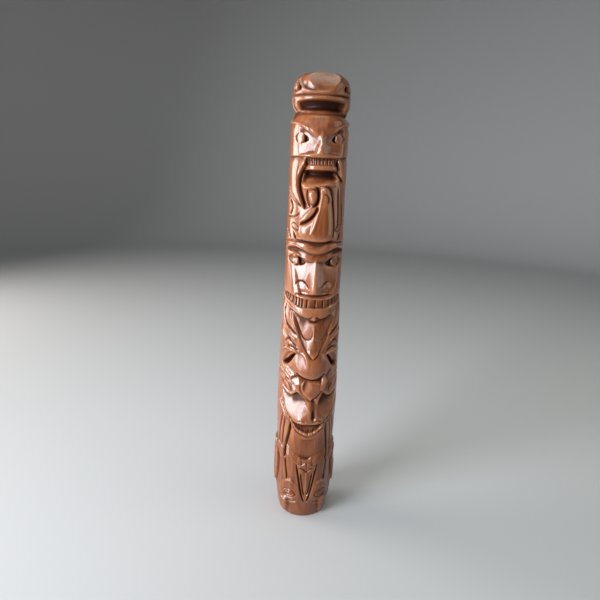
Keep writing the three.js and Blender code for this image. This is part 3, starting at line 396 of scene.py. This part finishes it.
gouge([[-39,257],[-28,246.5],[-21,238.6],[-14,232.4],[-7,229.8],[0,230.2],[5,233.4],[6,241]], 1.9, 1.2)
gouge([[55,257],[44,246.5],[37,238.6],[30,232.4],[23,229.8],[16,230.2],[11,233.4],[10,241]], 1.8, 0.7)
gouge2(8, [[-25,239],[-20,231.6],[-13,224.2],[-5,216.6],[3,210.2],[8,207.4]], 2.0, 1.0)
gouge2(7, [[-54,222.2],[-46,227.6],[-36,224.8],[-22,220]], 2.4, 1.6)
gouge2(7, [[-46,219.6],[-34,219.8],[-20,216.6]], 2.2, 1.4)
ridge2(7, [[-62,212],[-48,216.8],[-34,215.4],[-18,212.2]], 3.8, 1.8)
scoop([[-24,214],[-40,214.6],[-54,209],[-64,198],[-50,195],[-39,198.6],[-30,206]], 4.0, 214, 2.2, 200, 3.6)
scoop([[38,214],[54,214.6],[66,209],[74,198],[62,195],[51,198.6],[43,206]], 4.0, 214, 2.2, 200, 3.6)
level([[-24.5,212.4],[-38,209.6],[-50,204],[-62,197],[-50,195.2],[-40,198.6],[-31,205]], 9.0, 2.6)
level([[34.5,213],[46,210.4],[57,205],[69,197],[58,195],[49,198.6],[41,205]], 9.0, 2.6)
blob(7, 199, 38, 19, 4.6)
planecut([[-30,214],[-8,213],[1,202],[0,190],[-16,184.6],[-32,190],[-36,200]], 3.6, -12, 199, -2.2, -22, 9.5)
planecut([[44,214],[26,212],[20,200],[22,188],[34,184],[46,190],[50,200]], 5.0, 26, 199, -2.8, 40, 0)
edge([[-20,190.6],[-10,186.6],[2,184.2],[12,183.9],[22,186],[31,191]], 10.0, 5.0, 1)
gouge([[-17,188.6],[-8,185.2],[3,183.0],[12,182.8],[22,184.8],[30,189.4]], 3.0, 1.4)
# ================= fourth head, z 112 to 197
edge([[-92,186],[-74,186.2],[-56,184.6],[-42,181.4],[-30,177],[-20,171.6]], 6.0, 1.6, 1)
edge([[106,186],[88,186.2],[70,184.6],[56,181.4],[44,177],[34,171.6]], 6.0, 1.6, -1)
planecut([[-64,190],[-50,197],[-34,195],[-22,187],[-14,178],[-20,172.6],[-34,179],[-50,184]], 2.6, -36, 186, 0.2, -30, 15)
gouge2(7, [[-68,190.8],[-50,186.9],[-35,181],[-19,172.6]], 1.8, 1.0)
gouge2(7, [[-60,195],[-45,190.6],[-34,186]], 1.8, 0.7)
gouge2(7, [[-37,194],[-29,190.6],[-24,186.4]], 1.8, 1.0)
blob(8, 141, 62, 24, 3.0)
planecut([[-66,163],[-54,166.4],[-43,164],[-31,162.6],[-19,167],[-9,163.6],[0,158],[7,150],[8.6,139],[8,130],[-10,128.6],[-22,130.6],[-33,137],[-44,144],[-56,151.6]], 1.6, 2, 150, -1.0, -22, 14)
planecut([[80,163],[68,166.4],[57,164],[45,162.6],[33,167],[27,163.6],[22,158],[18,150],[17,139],[18,130],[27,128.6],[38,130.6],[48,137],[58,144],[70,151.6]], 2.4, 14, 150, -1.0, 37, 14)
pocket2(7, [[-67,176.4],[-58,178.2],[-48.7,177.6],[-39,176.8],[-32.5,174.8],[-28,169.4],[-30,165],[-36,164],[-43,165.6],[-55,170]], 0.9, 0.9)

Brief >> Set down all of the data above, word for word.

Right answer >>
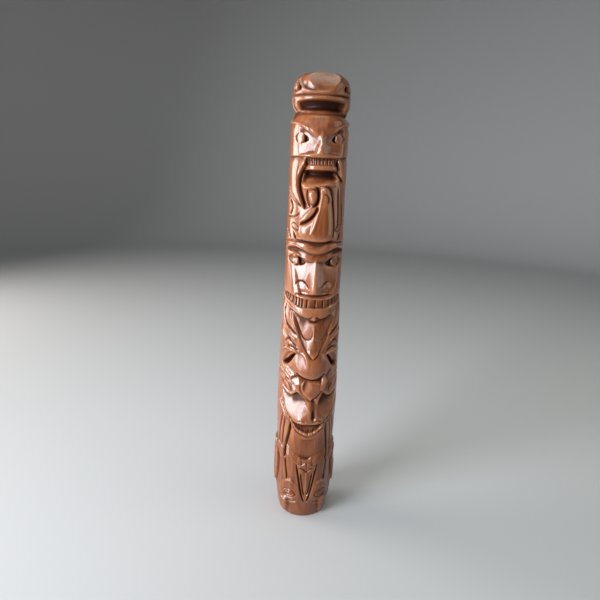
Keep writing the three.js and Blender code for this image. This is part 3, starting at line 396 of scene.py. This part finishes it.
gouge([[-39,257],[-28,246.5],[-21,238.6],[-14,232.4],[-7,229.8],[0,230.2],[5,233.4],[6,241]], 1.9, 1.2)
gouge([[55,257],[44,246.5],[37,238.6],[30,232.4],[23,229.8],[16,230.2],[11,233.4],[10,241]], 1.8, 0.7)
gouge2(8, [[-25,239],[-20,231.6],[-13,224.2],[-5,216.6],[3,210.2],[8,207.4]], 2.0, 1.0)
gouge2(7, [[-54,222.2],[-46,227.6],[-36,224.8],[-22,220]], 2.4, 1.6)
gouge2(7, [[-46,219.6],[-34,219.8],[-20,216.6]], 2.2, 1.4)
ridge2(7, [[-62,212],[-48,216.8],[-34,215.4],[-18,212.2]], 3.8, 1.8)
scoop([[-24,214],[-40,214.6],[-54,209],[-64,198],[-50,195],[-39,198.6],[-30,206]], 4.0, 214, 2.2, 200, 3.6)
scoop([[38,214],[54,214.6],[66,209],[74,198],[62,195],[51,198.6],[43,206]], 4.0, 214, 2.2, 200, 3.6)
level([[-24.5,212.4],[-38,209.6],[-50,204],[-62,197],[-50,195.2],[-40,198.6],[-31,205]], 9.0, 2.6)
level([[34.5,213],[46,210.4],[57,205],[69,197],[58,195],[49,198.6],[41,205]], 9.0, 2.6)
blob(7, 199, 38, 19, 4.6)
planecut([[-30,214],[-8,213],[1,202],[0,190],[-16,184.6],[-32,190],[-36,200]], 3.6, -12, 199, -2.2, -22, 9.5)
planecut([[44,214],[26,212],[20,200],[22,188],[34,184],[46,190],[50,200]], 5.0, 26, 199, -2.8, 40, 0)
edge([[-20,190.6],[-10,186.6],[2,184.2],[12,183.9],[22,186],[31,191]], 10.0, 5.0, 1)
gouge([[-17,188.6],[-8,185.2],[3,183.0],[12,182.8],[22,184.8],[30,189.4]], 3.0, 1.4)
# ================= fourth head, z 112 to 197
edge([[-92,186],[-74,186.2],[-56,184.6],[-42,181.4],[-30,177],[-20,171.6]], 6.0, 1.6, 1)
edge([[106,186],[88,186.2],[70,184.6],[56,181.4],[44,177],[34,171.6]], 6.0, 1.6, -1)
planecut([[-64,190],[-50,197],[-34,195],[-22,187],[-14,178],[-20,172.6],[-34,179],[-50,184]], 2.6, -36, 186, 0.2, -30, 15)
gouge2(7, [[-68,190.8],[-50,186.9],[-35,181],[-19,172.6]], 1.8, 1.0)
gouge2(7, [[-60,195],[-45,190.6],[-34,186]], 1.8, 0.7)
gouge2(7, [[-37,194],[-29,190.6],[-24,186.4]], 1.8, 1.0)
blob(8, 141, 62, 24, 3.0)
planecut([[-66,163],[-54,166.4],[-43,164],[-31,162.6],[-19,167],[-9,163.6],[0,158],[7,150],[8.6,139],[8,130],[-10,128.6],[-22,130.6],[-33,137],[-44,144],[-56,151.6]], 1.6, 2, 150, -1.0, -22, 14)
planecut([[80,163],[68,166.4],[57,164],[45,162.6],[33,167],[27,163.6],[22,158],[18,150],[17,139],[18,130],[27,128.6],[38,130.6],[48,137],[58,144],[70,151.6]], 2.4, 14, 150, -1.0, 37, 14)
pocket2(7, [[-67,176.4],[-58,178.2],[-48.7,177.6],[-39,176.8],[-32.5,174.8],[-28,169.4],[-30,165],[-36,164],[-43,165.6],[-55,170]], 0.9, 0.9)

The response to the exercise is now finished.